Equality when distributing assets amongst one’s children during one’s lifetimes
Question:-
My father and mother are in their mid 80’s and have decided to distribute their estate. We are 2 sisters and 1 brother. My father has decided to gift over half of his estate to one daughter (who lives and takes care of him and my mother, with her family) and distribute the remainder as he sees fit. I have a few questions regarding this.
1. Is it permissible for them to do so and what does the Shariah say in this matter?
2. If its not in accordance to Shariah, if I dispute the matter with my parents, will that be regarded as disobedience? If I am quite on the matter and accept what they do, am I infringing upon the rights of my heirs and will that be a sin on me?
3. Are parents allowed to favour certain children in such a manner and ignore being equal to the rest of the children?
Answer:-
Imaam Abu Hanifa Rahimahullah states that there is no harm in giving preference to certain children over others on the basis of Deen. However, if they are all equal in terms of Deen (religiousness), then it will be Makrooh to give preference to some children over the others. In such a case (where all are equal in terms of Deen), then all should be treated equally.
Imaam Abu Yusuf Rahimhullah states that, there is no harm in giving preference to some children over others if the intention (of the parent) is not to harm (or deprive) any of the remaining children. If the parent’s intention is to deprive some of the children, then the parent will be required to exercise equality (in distributing his/her asset/s) between his children. The daughter should be given exactly the same amount that will be given to the son. The Fatwa is given on this view of Imaam Yusuf Rahimahullah.

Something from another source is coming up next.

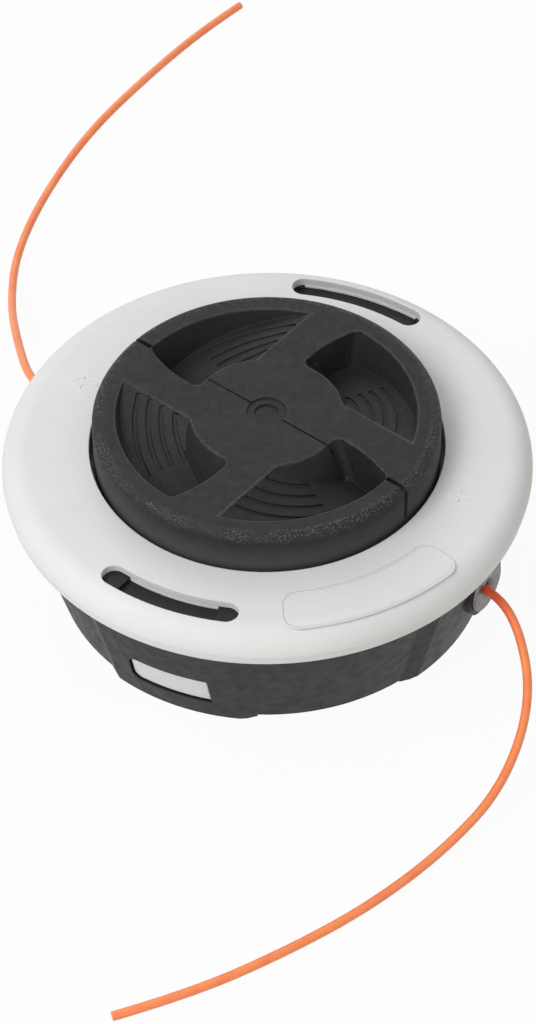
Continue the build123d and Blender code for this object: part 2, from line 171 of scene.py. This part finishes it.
def cloud(tree, size, detail=2.0, stretch=(1, 1, 1)):
    """noise from 0 to 1 whose patches are about the given size in metres"""
    place = node(tree, "TexCoord").outputs["Object"]
    scaled = node(tree, "VectorMath", {0: place, 1: stretch}, operation="MULTIPLY")
    noise = node(tree, "TexNoise", {"Vector": scaled.outputs[0], "Scale": 1 / size, "Detail": detail})
    return noise.outputs["Fac"]


def between(tree, value, low, high, start=0.0, end=1.0):
    """value from low..high laid onto start..end, and held there outside it"""
    return node(tree, "MapRange", {"Value": value, "From Min": low, "From Max": high, "To Min": start,
                                   "To Max": end}).outputs["Result"]


def blend_colour(tree, share, first, second):
    """first where share is 0, second where it is 1"""
    mix = node(tree, "Mix", data_type="RGBA")
    tree.links.new(share, mix.inputs[0])
    for socket, value in ((mix.inputs[6], first), (mix.inputs[7], second)):
        if isinstance(value, bpy.types.NodeSocket):
            tree.links.new(value, socket)
        else:
            socket.default_value = (*value, 1)
    return mix.outputs[2]


def mottled(tree, size, first, second, detail=3.0, low=0.35, high=0.65):
    """two tones that drift into each other over patches of about the given size"""
    return blend_colour(tree, between(tree, cloud(tree, size, detail), low, high), first, second)


def uneven_sheen(tree, shader, size, smoothest, roughest):
    """roughness that wanders between two values over patches of about the given size"""
    rough = between(tree, cloud(tree, size), 0.3, 0.7, smoothest, roughest)
    tree.links.new(rough, shader.inputs["Roughness"])


def roughen(tree, shader, height, depth, normal=None):
    """bump of the given depth in metres"""
    sockets = {"Height": height, "Distance": depth, "Strength": 1.0}
    if normal is not None:
        sockets["Normal"] = normal
    bump = node(tree, "Bump", sockets)
    tree.links.new(bump.outputs[0], shader.inputs["Normal"])
    return bump.outputs[0]


def dyed_line(name):
    """nylon line with a faintly cloudy orange dye: its material, nodes, shader and colour"""
    material, tree, shader = finish(name, line_orange, rough=0.38)
    shader.inputs["Subsurface Weight"].default_value = 0.15
    shader.inputs["Subsurface Radius"].default_value = (0.6, 0.2, 0.1)
    shader.inputs["Subsurface Scale"].default_value = 0.001
    orange = mottled(tree, 0.006, deep_orange, pale_orange, detail=2.0)
    tree.links.new(orange, shader.inputs["Base Color"])
    uneven_sheen(tree, shader, 0.0012, 0.36, 0.42)
    roughen(tree, shader, cloud(tree, 0.0008), depth=0.000008)
    return material, tree, shader, orange


# The line's colour turns redder close to its eyelet, following the distance from the head's foot.
orange_nylon, tree, shader, orange = dyed_line("orange_nylon")
from_head = node(tree, "VectorMath", {0: node(tree, "TexCoord").outputs["Object"]}, operation="LENGTH")
faded = between(tree, from_head.outputs["Value"], red_until, orange_from)
tree.links.new(blend_colour(tree, faded, mouth_red, orange), shader.inputs["Base Color"])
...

وروي عن أبي حنيفة – رحمه الله تعالى – أنه لا بأس به إذا كان التفضيل لزيادة فضل له في الدين، وإن كانا سواء يكره وروى المعلى عن أبي يوسف – رحمه الله تعالى – أنه لا بأس به إذا لم يقصد به الإضرار، وإن قصد به الإضرار سوى بينهم يعطي الابنة مثل ما يعطي للابن وعليه الفتوى هكذا في فتاوى قاضي خان وهو المختار، كذا في الظهيرية. (الفتاوي الهندية ص391 ج4)
In conclusion, parents should preferably be equal to all their children if they intend distributing their assets amongst them (the children) in their lifetime. However, if they intend giving a little extra to one child (on the basis that that particular child has been serving them), then there is no harm in doing so with the proviso that, their intention was not to deprive the remaining children. This is according to the view of Imaam Yusuf Rahimahullah which is the juristic view.

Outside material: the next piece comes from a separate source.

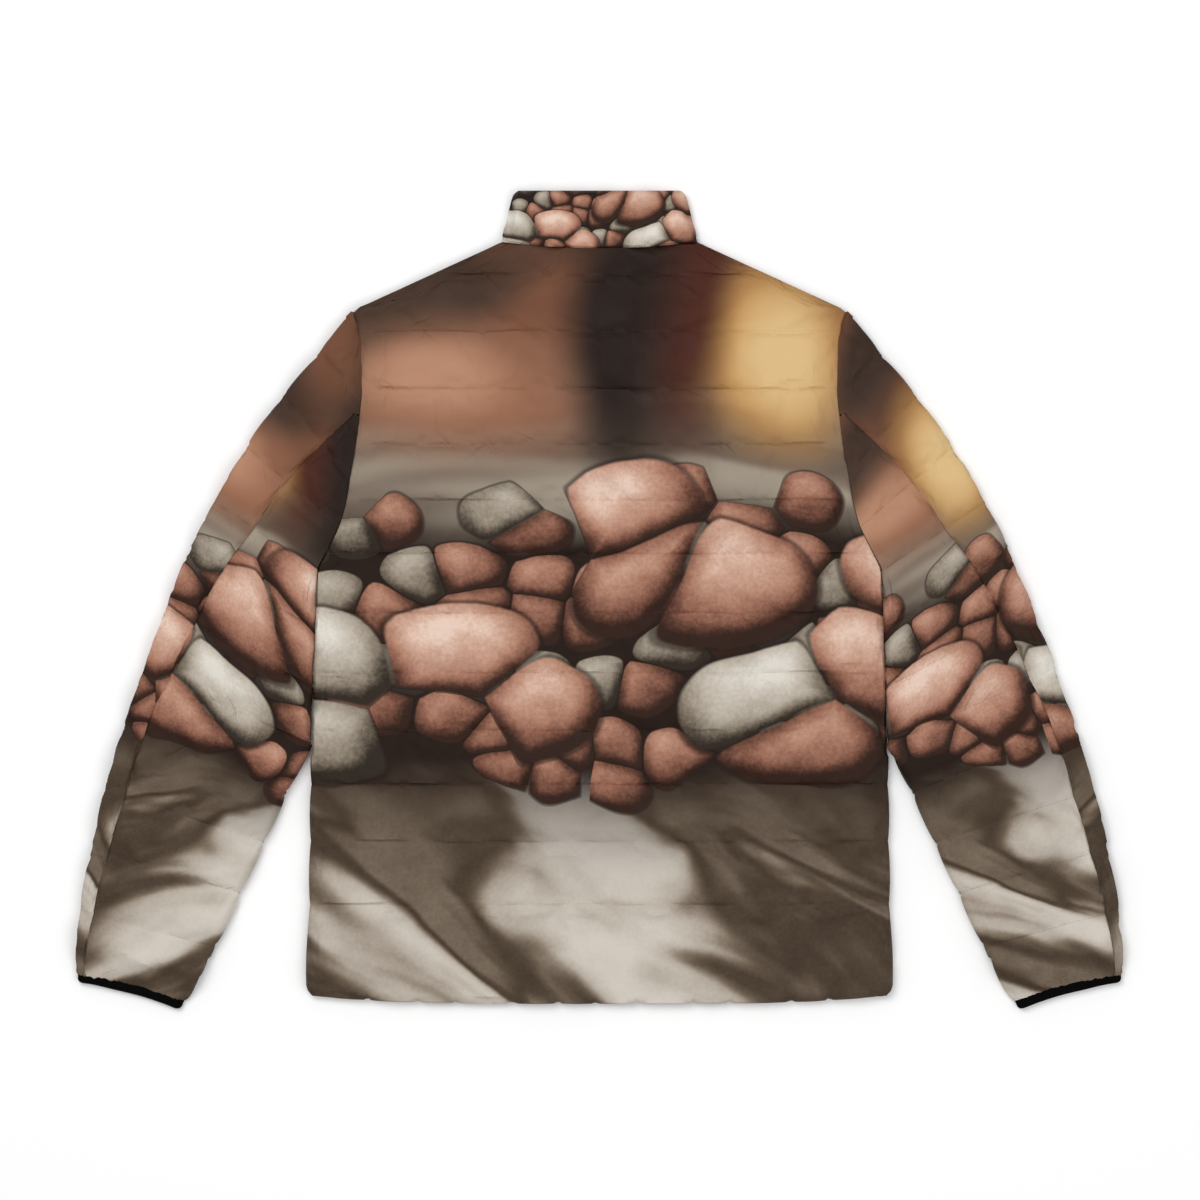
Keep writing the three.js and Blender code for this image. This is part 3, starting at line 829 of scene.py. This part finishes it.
def rounded(bm, verts, radius, segments):
    edges = list({edge for v in verts for edge in v.link_edges})
    shape = {"profile": 0.5, "affect": "EDGES", "material": -1}
    bmesh.ops.bevel(bm, geom=edges, offset=radius * MM, segments=segments, **shape)


def zip_tapes(tape):
    """The two woven tapes, one sewn to each front."""
    bm = bmesh.new()
    for side in (-1, 1):
        near, far = sorted((side * TAPE_GAP / 2, side * ZIP_HIGH.x))
        low = (near, ZIP_LOW.y, ZIP_MIDDLE - TAPE_THICK / 2)
        made = block(bm, low, (far, ZIP_HIGH.y, ZIP_MIDDLE + TAPE_THICK / 2))
        rounded(bm, made, TAPE_ROUND, 2)
    return added("zip_tapes", bm, tape)


def zip_teeth(plastic):
    """Teeth that mesh from alternate sides, all the way up the front."""
    bm = bmesh.new()
    wide, deep, high = TOOTH
    for side in (-1, 1):
        start = ZIP_LOW.y + CHAIN_INSET + (TOOTH_PITCH / 2 if side > 0 else 0)
        near, far = sorted((-side * TOOTH_PAST_MIDDLE, side * (wide - TOOTH_PAST_MIDDLE)))
        tooth = bmesh.new()
        low = (near, start, ZIP_MIDDLE - high / 2)
        made = block(tooth, low, (far, start + deep, ZIP_MIDDLE + high / 2))
        rounded(tooth, made, TOOTH_ROUND, 1)
        count = int((ZIP_HIGH.y - CHAIN_INSET - deep - start) / TOOTH_PITCH)
        geom = tooth.verts[:] + tooth.edges[:] + tooth.faces[:]
        repeat = {"dvec": (0, TOOTH_PITCH * MM, 0), "angle": 0, "steps": count, "use_duplicate": True}
        bmesh.ops.spin(tooth, geom=geom, cent=(0, 0, 0), axis=(0, 0, 1), **repeat)
        move_into(bm, tooth)
    return added("zip_teeth", bm, plastic)


def zip_slider(lacquer):
    """The slider's body: a plate that narrows to its nose, with a raised middle and rounded edges."""
    bm = bmesh.new()
    made = block(bm, SLIDER_LOW, SLIDER_HIGH)
    nose = [v for v in made if v.co.y < SLIDER_LOW.y * MM + 0.001]
    bmesh.ops.scale(bm, verts=nose, vec=(SLIDER_NOSE / (SLIDER_HIGH.x - SLIDER_LOW.x), 1, 1))
    rounded(bm, made, SLIDER_ROUND, 3)
    face = min(bm.faces, key=lambda f: f.calc_center_median().z)
    bmesh.ops.inset_region(bm, faces=[face], thickness=SLIDER_RIM * MM)
    bmesh.ops.translate(bm, verts=face.verts[:], vec=(0, 0, -SLIDER_RAISE * MM))
    return added("zip_slider_body", bm, lacquer)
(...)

Your parents are free to distribute their assets amongst other family members if they wish to do so as there is no restriction in this regard. However, they shouldn’t do so with the intention of depriving any of the heirs.

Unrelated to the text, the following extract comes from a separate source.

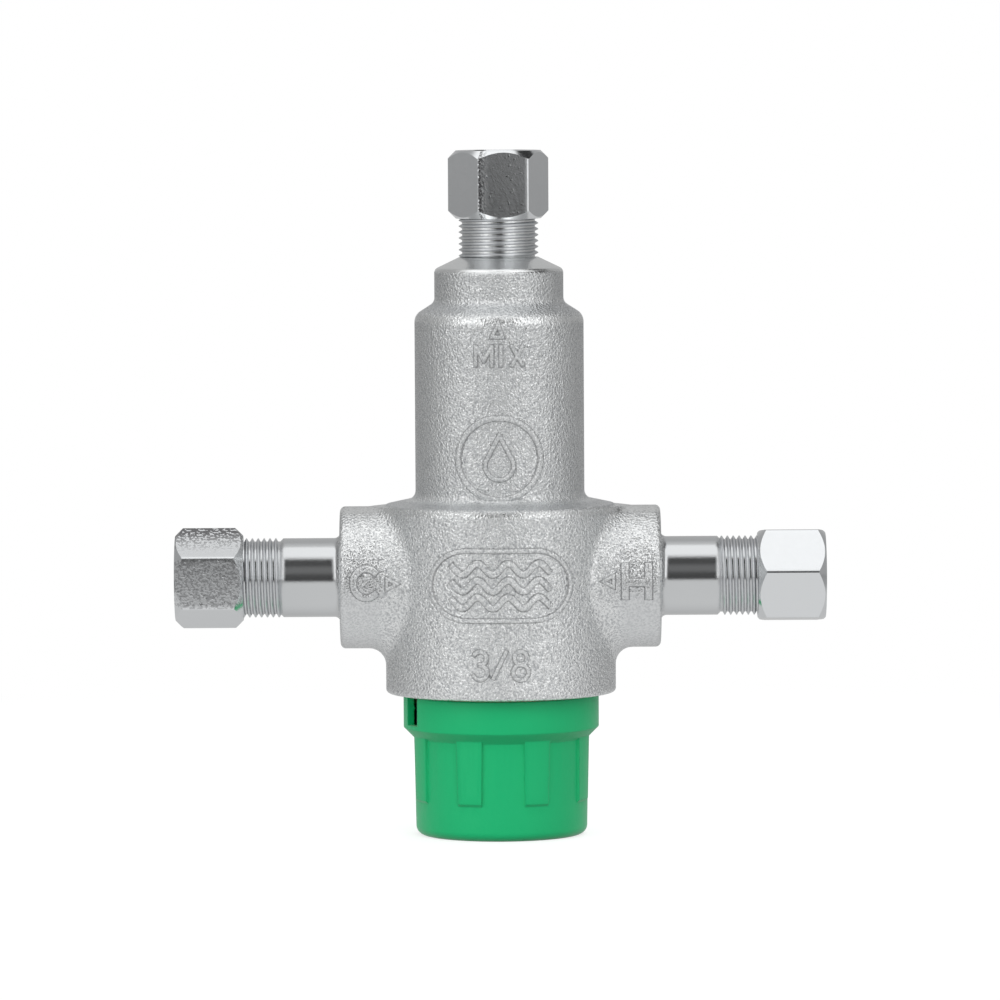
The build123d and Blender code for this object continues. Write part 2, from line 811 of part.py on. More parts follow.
# Compression nut and sleeve of each port
sleeve_shoulder = sleeve_bore + sleeve_edge
sleeve_front = nut_end_wall + sleeve_shoulder - nut_tube_hole + sleeve_clearance * sqrt(2)
mouth_slope = mouth_depth / (mouth_radius - socket_radius)
mouth_shift = sleeve_clearance * sqrt(1 + mouth_slope**2)
sleeve_waist = spigot_setback + (mouth_radius - sleeve_radius) * mouth_slope - mouth_shift
sleeve_back = spigot_setback + (mouth_radius - sleeve_shoulder) * mouth_slope - mouth_shift
nut_thread_bore = thread_crest + thread_clearance
nut_corner = nut_across_flats / sqrt(3)
for side, port in ports.items():
    with BuildPart() as nut:
        with BuildSketch(port):
            RegularPolygon(nut_across_flats / 2, 6, major_radius=False, rotation=30 + nut_turns[side])
        extrude(amount=-nut_length)
        with BuildSketch(section_of(port)):
            outline(
                [
                    (nut_tube_hole + nut_mouth_chamfer, 0),
                    (nut_end_circle, 0),
                    (nut_corner, nut_end_circle - nut_corner),
                    (nut_corner, nut_corner - nut_end_circle - nut_length),
                    (nut_end_circle, -nut_length),
                    (nut_thread_bore + nut_thread_chamfer, -nut_length),
                    (nut_thread_bore, -nut_length + nut_thread_chamfer),
                    (nut_thread_bore, -nut_end_wall - nut_cone),
                    (nut_tube_hole + nut_cone, -nut_end_wall - nut_cone),
                    (nut_tube_hole, -nut_end_wall),
                    (nut_tube_hole, -nut_mouth_chamfer),
                ]
            )
        revolve(axis=axis_of(port), mode=Mode.INTERSECT)
    nut.part.label = f"{side}_nut"
    export_step(nut.part, f"parts/{side}_nut.step")

    with BuildPart() as sleeve:
        with BuildSketch(section_of(port)):
            outline(
                [
                    (sleeve_bore, -sleeve_front),
                    (sleeve_shoulder, -sleeve_front),
                    (sleeve_radius, -sleeve_front - sleeve_radius + sleeve_shoulder),
                    (sleeve_radius, -sleeve_waist),
                    (sleeve_shoulder, -sleeve_back),
                    (sleeve_bore, -sleeve_back),
                ]
            )
        revolve(axis=axis_of(port))
    sleeve.part.label = f"{side}_sleeve"
    export_step(sleeve.part, f"parts/{side}_sleeve.step")

# Screen and check cartridge of each inlet
housing_radius = cartridge_bore - cartridge_clearance
housing_back = housing_face + cartridge_length
throat_end = housing_face + check_throat_length
hub_face = housing_back - check_hub_height
head_face = throat_end + check_gap
head_back = head_face + check_head_height
for side, port in inlets.items():
    with BuildPart() as screen:
        with BuildSketch(port.offset(-socket_end - cartridge_clearance)):
            Circle(housing_radius)
            with HexLocations(screen_pitch / 2, 5, 5):
                Circle(screen_hole, mode=Mode.SUBTRACT)
        extrude(amount=-screen_thickness)
    screen.part.label = f"{side}_screen"
    export_step(screen.part, f"parts/{side}_screen.step")

    with BuildPart() as housing:
        with BuildSketch(section_of(port)):
            outline(
                [
                    (check_throat, -housing_face),
                    (housing_radius - cartridge_edge, -housing_face),
                    (housing_radius, -housing_face - cartridge_edge),
                    (housing_radius, -housing_back + cartridge_edge),
                    (housing_radius - cartridge_edge, -housing_back),
                    (check_chamber, -housing_back),
                    (check_chamber, -throat_end),
                    (check_throat, -throat_end),
                ]
            )
        revolve(axis=axis_of(port))
        ring_plane = port.offset(-housing_face - check_ring_place)
        with BuildSketch(section_of(ring_plane)):
            outline(groove_outline(cartridge_bore, check_ring_section))
        revolve(axis=axis_of(port), mode=Mode.SUBTRACT)
        with BuildSketch(port.offset(-hub_face)):
            Circle(check_hub)
            with PolarLocations((check_stem + check_chamber) / 2, check_spokes):
                Rectangle(check_chamber - check_stem + cartridge_edge, check_spoke_width)
            Circle(check_stem + running, mode=Mode.SUBTRACT)
        extrude(amount=-check_hub_height)
    housing.part.label = f"{side}_check_housing"
    export_step(housing.part, f"parts/{side}_check_housing.step")

    housing_ring = ring_seal(ring_plane, cartridge_bore, check_ring_section)
    housing_ring.label = f"{side}_check_o_ring"
    export_step(housing_ring, f"parts/{side}_check_o_ring.step")

    with BuildPart() as poppet:
        with BuildSketch(section_of(port)):
            outline(
                [
                    (0, -head_face),
                    (check_head, -head_face),
                    (check_head, -head_back),
                    (check_stem, -head_back),
                    (check_stem, -head_back - check_stem_length),
                    (0, -head_back - check_stem_length),
                ]
            )
        revolve(axis=axis_of(port))
    poppet.part.label = f"{side}_check_poppet"
    export_step(poppet.part, f"parts/{side}_check_poppet.step")

    check_spring = coil(
        port.offset(-hub_face + check_gap),
        check_hub - check_wire - running,
        check_wire,
        hub_face - head_back - 2 * check_gap,
        check_coils,
    )
    check_spring.label = f"{side}_check_spring"
    export_step(check_spring, f"parts/{side}_check_spring.step")
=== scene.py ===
"""Looks of a small water mixing valve.

The casting is satin nickel with a fine sand-cast skin. Its three threaded spigots carry
bright hexagon nuts, and a green moulded cap sits at its foot. The script adds the threads
and the cast marks to the model and gives every piece its finish. Sizes are in millimetres
until a piece is placed.
"""

from math import asin, atan2, ceil, cos, hypot, pi, radians, remainder, sin, sqrt, tan

import bmesh
import bpy
from mathutils import Matrix, Vector


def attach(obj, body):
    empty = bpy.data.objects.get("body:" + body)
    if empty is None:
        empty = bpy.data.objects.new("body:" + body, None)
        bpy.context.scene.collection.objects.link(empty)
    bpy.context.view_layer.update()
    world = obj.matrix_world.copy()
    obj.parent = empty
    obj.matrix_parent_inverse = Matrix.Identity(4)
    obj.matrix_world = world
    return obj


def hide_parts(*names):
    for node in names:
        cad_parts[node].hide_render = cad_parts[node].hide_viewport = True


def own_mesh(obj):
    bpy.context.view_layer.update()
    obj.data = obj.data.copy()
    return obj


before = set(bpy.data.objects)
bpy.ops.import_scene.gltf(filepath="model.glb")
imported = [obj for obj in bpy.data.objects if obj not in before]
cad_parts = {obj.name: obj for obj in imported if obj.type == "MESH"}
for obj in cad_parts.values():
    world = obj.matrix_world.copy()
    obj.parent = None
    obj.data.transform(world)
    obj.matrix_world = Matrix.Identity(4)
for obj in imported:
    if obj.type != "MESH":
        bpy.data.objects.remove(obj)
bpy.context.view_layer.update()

MM = 0.001
merge_distance = 0.0005 * MM
sharp_angle = radians(32)

# Sizes shared with the model
upper_radius = 15.2
barrel_radius = 20.7
boss_radius = 12.8
inlet_height = 46.5
port_reach = 58.5
outlet_height = 123.2
spigot_setback = 6.5
thread_root = 6.55
thread_crest = 7.14
nut_across_flats = 15.875
nut_length = 12.2
nut_end_circle = 7.65
nut_end_wall = 2.4
nut_cone = 1.4
nut_tube_hole = 4.9
nut_mouth_chamfer = 0.65
nut_bore = 7.24
nut_bore_chamfer = 0.15
nut_thread_crest = 6.72
thread_pitch = 1.0583
inlet_thread = 12.4
outlet_thread = 12.65
check_spring_foot = 32.0

# Sizes of the added threads: how deep a ridge sits in its wall, half of its flat crest,
# and where it starts and ends
thread_bite = 0.1
crest_half = 0.065
thread_slope = radians(30)
spigot_lead = 0.25
nut_lead = 0.5
nut_run_out = 0.6

# Port name, point on the outer face of its nut, outward direction, thread length
# and turn of the nut in degrees
ports = {
    "outlet": (Vector((0, 0, outlet_height)), Vector((0, 0, 1)), outlet_thread, 6.85),
    "hot": (Vector((port_reach, 0, inlet_height)), Vector((1, 0, 0)), inlet_thread, 22.85),
    "cold": (Vector((-port_reach, 0, inlet_height)), Vector((-1, 0, 0)), inlet_thread, -3.2),
}

# Scuffs on the flats of the nuts: the flat's angle on its nut, where along the flat
# the scuff starts and where it is full, and how strong it is there
nut_scuffs = {
    "outlet": [(0, -2.9, -4.6, 1.0)],
    "hot": [],
    "cold": [(60, -3.0, 4.2, 1.25), (0, -9.0, -8.0, 0.4)],
}


class Wire:
    """A value that runs between shader nodes. Arithmetic on it adds Math nodes."""

    def __init__(self, tree, socket):
        self.tree = tree
        self.socket = socket

    def math(self, operation, first, second=0.0):
        return add(self.tree, "Math", {"operation": operation}, {0: first, 1: second})

    def __add__(self, other):
        return self.math("ADD", self, other)

    def __radd__(self, other):
        return self.math("ADD", other, self)

    def __sub__(self, other):
        return self.math("SUBTRACT", self, other)

    def __rsub__(self, other):
        return self.math("SUBTRACT", other, self)

    def __mul__(self, other):
        return self.math("MULTIPLY", self, other)

    def __rmul__(self, other):
        return self.math("MULTIPLY", other, self)

    def __neg__(self):
        return self.math("MULTIPLY", self, -1.0)

    def size(self):
        return self.math("ABSOLUTE", self)

    def most(self, other):
        return self.math("MAXIMUM", self, other)

    def step(self, start, end):
        """0 before start, 1 past end and a soft rise between them."""
        settings = {"interpolation_type": "SMOOTHSTEP"}
        sockets = {"Value": self, "From Min": start, "From Max": end}
        return add(self.tree, "MapRange", settings, sockets, "Result")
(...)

You may show the ruling to them and let them decide in the matter. There is no need to become confrontational and make an issue with them. Also, how can you be infringing on the rights of your heirs, when your heirs have nothing to do with their grandparent’s distribution or estate? Yes, if you exercise inequality when distributing your assets in your lifetime, then you will be infringing on your children’s rights (again only if your intention is to deprive some of the heirs).